What was the object of these associations? The question has often been asked whether they were in any sense provident societies like our friendly societies, and, on the whole, the conclusion of investigators has been that they were not. If we had more literature dealing with provincial life, or such a correspondence as that of Cicero and his friends, we could give a more certain answer.
But in one sense at least they may be called provident societies. All, or nearly all, of them had as one main object the assurance of a proper tomb and decent funeral for the members. This object can only be fully appreciated after some real study of the social life and religion of that and the preceding age, but when it is understood it is inexpressibly touching. It would seem that the life of the working man of that day was by no means an unhappy one, that he was not driven or enslaved by an employer nor forced to live in grimy and unwholesome surroundings. So far as we can tell he had little anxiety in this life, and worshipped his gods, and performed his vows to them, with genuine gratitude. But that he should be utterly neglected and forgotten after death, thrown into some common grave to moulder away unnoticed, “where no hand would bring the annual offering of wine and flowers”—this seems to have been the shadow ever hanging over his life. We may doubt whether the hope of immortality had, as a rule, anything to do with this anxiety. It was rather an inherited instinct than a faith or creed that moved these poor people. Originally it had been the desire not to have to wander as a ghost for want of due burial; now it is rather the fear that they might be forgotten by those left behind, or, indeed, by future generations.

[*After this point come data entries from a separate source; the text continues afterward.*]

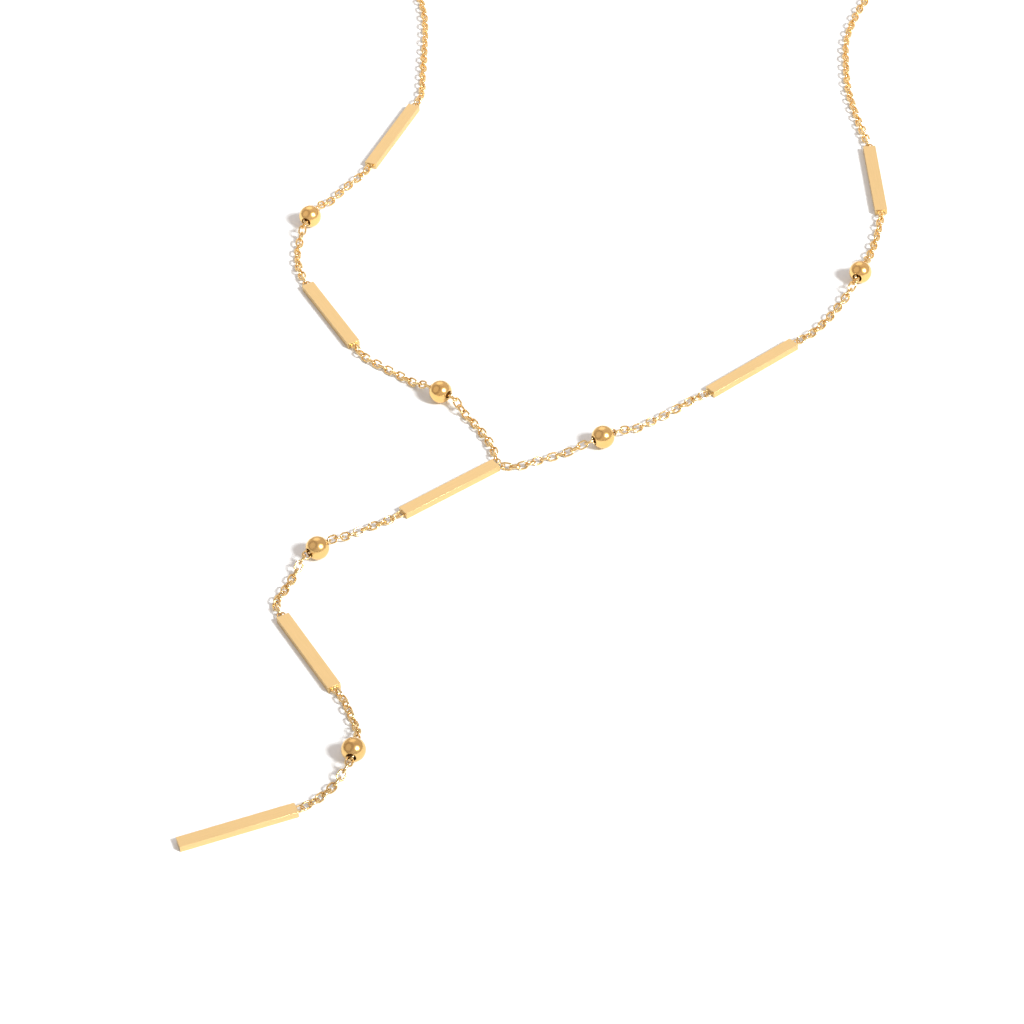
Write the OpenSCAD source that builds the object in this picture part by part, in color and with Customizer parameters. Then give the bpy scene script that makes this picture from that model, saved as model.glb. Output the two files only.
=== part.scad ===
// Y necklace of flat bars, ball beads and fine cable chain, lying on a table.
// Units are millimetres. The table is z = 0 and the drop points towards -Y.

/* [Bars] */
// Length of each bar without its eyes, mm
bar_length = 15; // [12:0.5:20]
// Width of each bar, mm
bar_width = 1.75; // [1.3:0.05:2.4]
// Thickness of each bar, mm
bar_thickness = 0.9; // [0.7:0.05:1.4]
// Bevel on the long edges of each bar, mm
bar_bevel = 0.08; // [0.03:0.01:0.2]

/* [Eyes] */
// Outer diameter of each eye soldered to a bar's end, mm
eye_diameter = 1.24; // [1.1:0.02:1.6]
// Wire diameter of the eyes, mm
eye_wire = 0.22; // [0.18:0.01:0.24]

/* [Beads] */
// Diameter of each ball bead, mm
bead_diameter = 3.1; // [2.6:0.1:4]
// Diameter of the hole through each bead, mm
bore_diameter = 1.44; // [1.42:0.02:1.7]

/* [Chain] */
// Outer length of one link, mm
link_length = 1.7; // [1.5:0.02:2.2]
// Outer width of one link, mm
link_width = 1.2; // [1.06:0.02:1.22]
// Wire diameter of the links, mm
link_wire = 0.22; // [0.18:0.01:0.24]
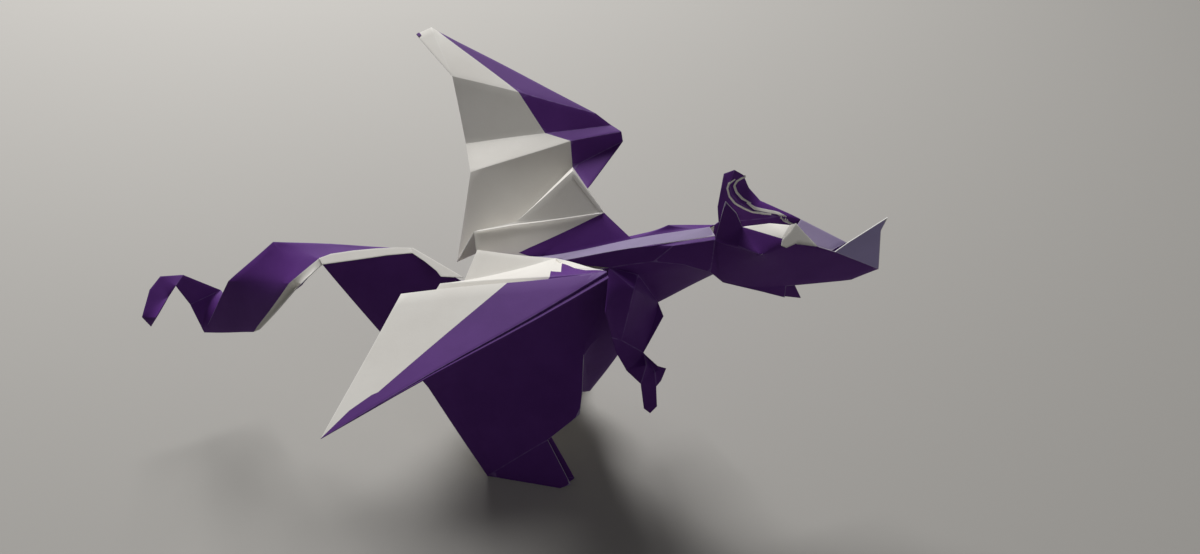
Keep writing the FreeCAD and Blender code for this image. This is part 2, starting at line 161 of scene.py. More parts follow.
@dataclass(frozen=True)
class Layer:
    """A thin flap of paper on the sheet, outlined by shares along its base's first two edges."""

    name: str
    panel: Panel
    draped: bool
    base: tuple[str, ...]
    outline: np.ndarray

    def corners(self, points: Corners, lift: float) -> Corners:
        """Place the layer's corners at a height over its base's plane.

        Args:
            points: The sheet's corners, which the base is named after.
            lift: The height over the plane, in millimetres.

        Returns:
            Corner name to point.
        """
        first, second, third = (points[name] for name in self.base)
        normal = np.cross(second - first, third - first)
        normal *= np.sign(normal @ np.array(self.panel.facing.value)) / np.linalg.norm(normal)
        placed = first + self.outline @ np.stack((second - first, third - first)) + lift * normal
        return dict(zip(self.panel.corners, placed))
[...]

The instinct of association is common to man, and in a vast empire, where the tendency was, and long had been, to obliterate the old social grouping of kinship, real or supposed, it would be some consolation to belong to a club of friends with common interests, accustomed to share the joys and perils of life, and bent on decent burial when death should overtake them. Even in this life they would meet from time to time to eat, drink and enjoy themselves.